The US Government's typical response to man-made and natural disasters is to leap into a frenzy of creating new regulations. The idea is that with stronger regulation, future disasters will be prevented and the nation as a whole will be made sounder. The logic makes perfect sense - let's close loopholes, oversights, systemic problems that create pain and suffering.
Unfortunately, we need to only look at how current regulators are performing in order to understand the efficiency and efficacy of future regulations. Let's start with Bernie Madoff - under the nose of the regulatory body designed to protect investors, the SEC, Bernie Madoff staged a $50 billion fraud. The SEC received frequent warnings regarding the implausibility of his returns, however, Madoff was not caught until his own sons turned him in.

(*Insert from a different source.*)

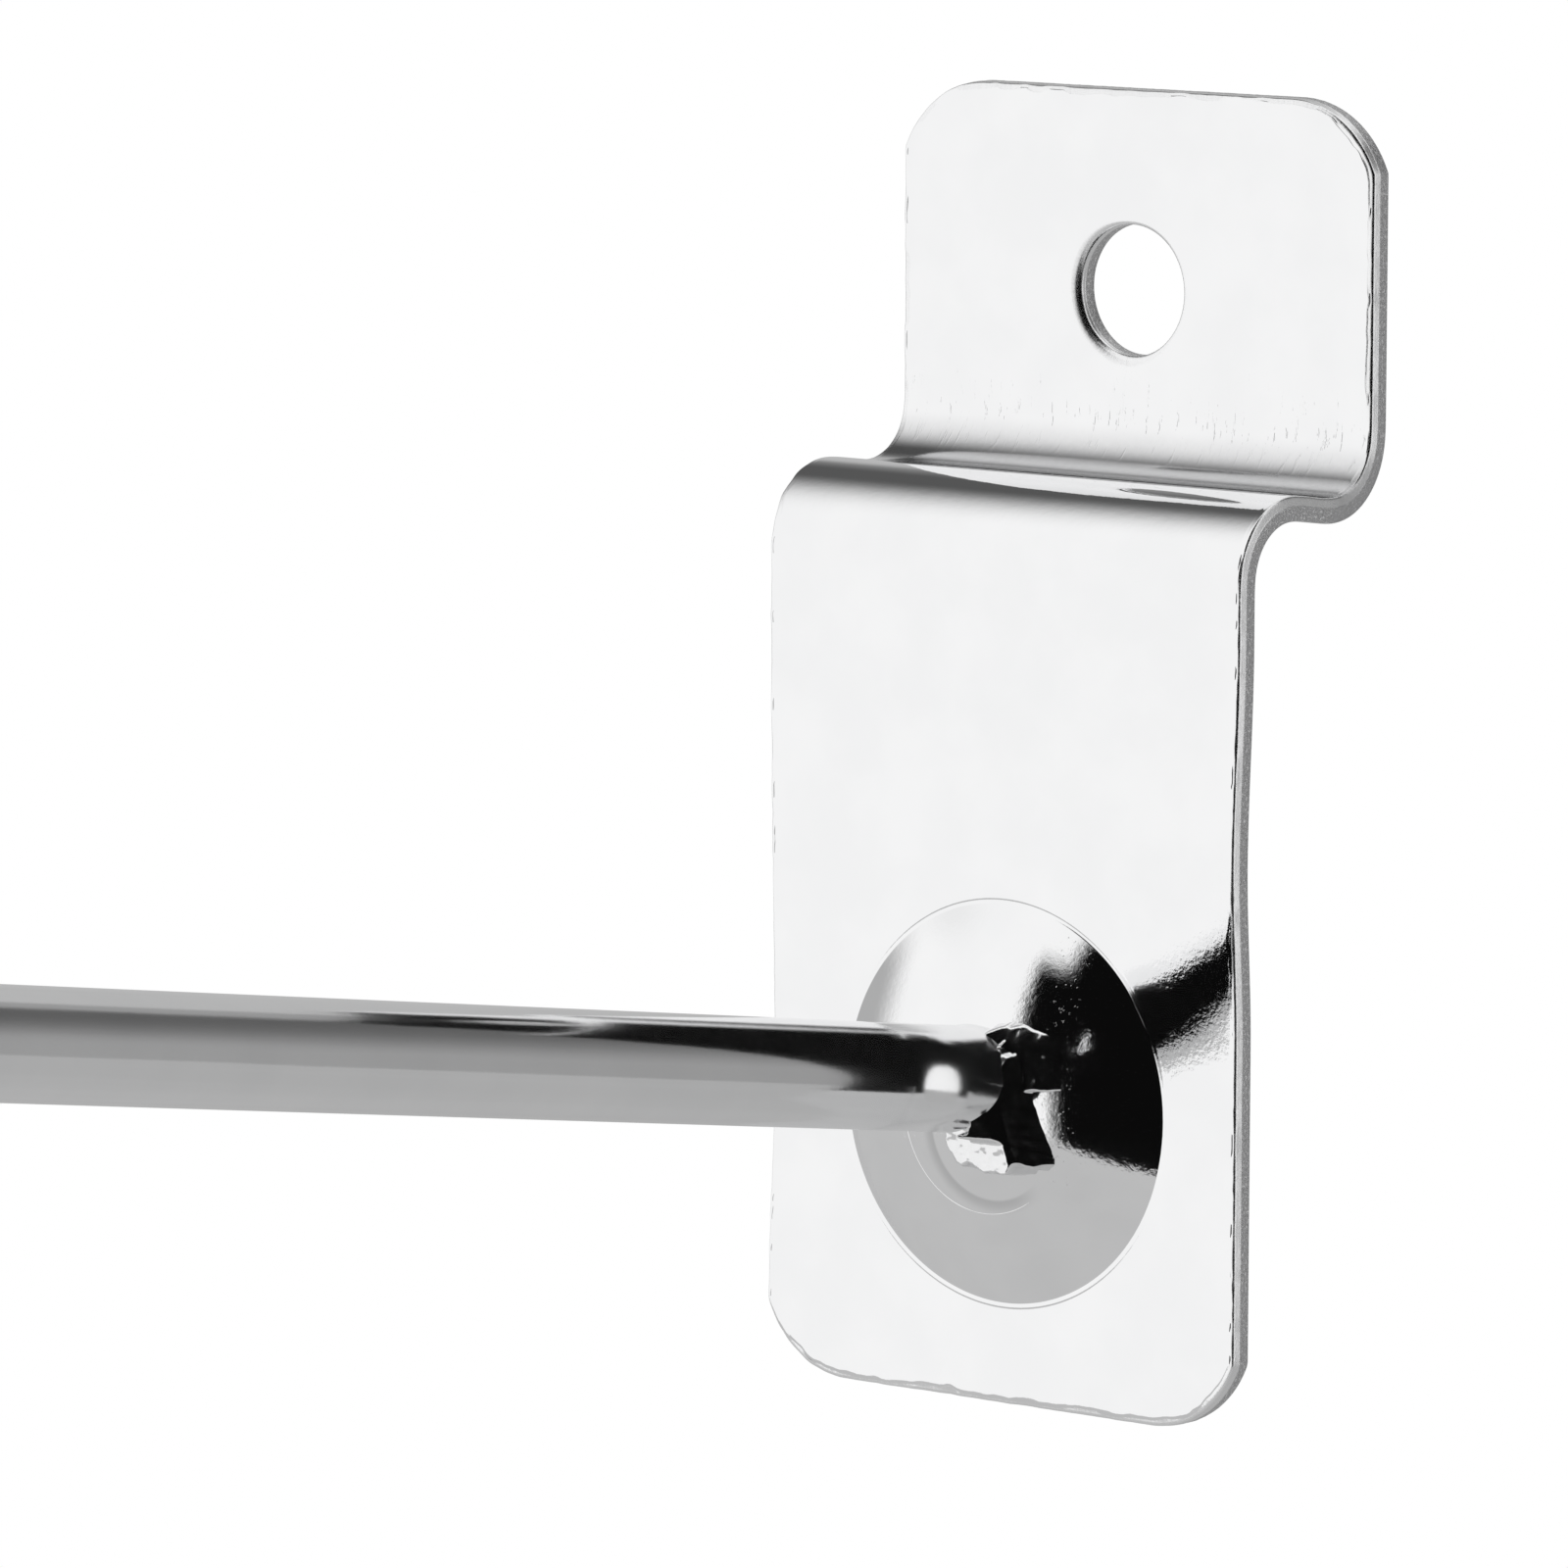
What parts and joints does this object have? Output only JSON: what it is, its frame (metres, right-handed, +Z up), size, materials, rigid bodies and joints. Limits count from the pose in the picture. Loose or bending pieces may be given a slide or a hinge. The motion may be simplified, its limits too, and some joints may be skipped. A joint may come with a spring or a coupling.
{
  "type": "slatwall hook",
  "caption": "Chromed slatwall hook: joggled sheet-steel back plate with a fixing hole and a domed boss, and a wire prong that leans up to a turned-up tip.",
  "frame": {"origin": "on the centre line, where the top edge of the slat meets its front face: the lower plate's back lies on Y = 0 and the web's underside rests on Z = 0", "axes": "+Z up, +Y into the wall, prong points to -Y, +X to the right seen from behind the wall's front"},
  "size_m": [0.028, 0.1116, 0.0611],
  "materials": {
    "plate_chrome": "bright chrome plate on pressed sheet steel, fine brush marks at the folds, sheared edges left duller",
    "wire_chrome": "bright chrome plate on drawn steel wire, lumpy plated weld at the foot"
  },
  "bodies": {
    "root": {"back_plate": "plate_chrome", "prong": "wire_chrome"}
  },
  "joints": []
}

Regulations create codes of conduct that are supervised by a regulatory body charged with ensuring compliance. The regulations are only as sound and as effective as the regulators themselves - regulators, moreover, are often ideology aligned with the very people they are tasked with regulating. They are very poorly compensated relative to the businesses they regulate. Finally, they do not attract the same caliber of talent.
The myopia of regulators can be seen in dramatic fashion looking back at what they missed, however, it is not surprising that brilliant people can cheat the system in ways impossible to police or prevent.
What's the point - the point is that we should all recognize the fallibility of regulation to protect us. There is a huge amount of legislative effort invested in creating regulations that will almost certainly fail to prevent future disaster.
We can, however, think through incentives. The cost of moral hazard is very real - if banks, oil companies, car companies, Madoff's investors, can expect the Federal government to backstop their losses then the potential "costs" of their decisions do not factor in their calculations. I understand that after the Exxon Valdez spill, Congress passed a law limiting future oil-spill related losses to $75m. This paltry "cost" of a spill creates a huge lack of incentive for oil companies to prevent spills. Similarly, large companies in the US today know that the Federal government is much more likely to bail them out than to let them fail.
Allowing companies to bear the true costs of their actions is most likely a more effective measure to prevent future pain. We need to create incentives such that malfeasance and misfeasance is borne by the shareholders of companies responsible.
Simply passing laws does not make it so.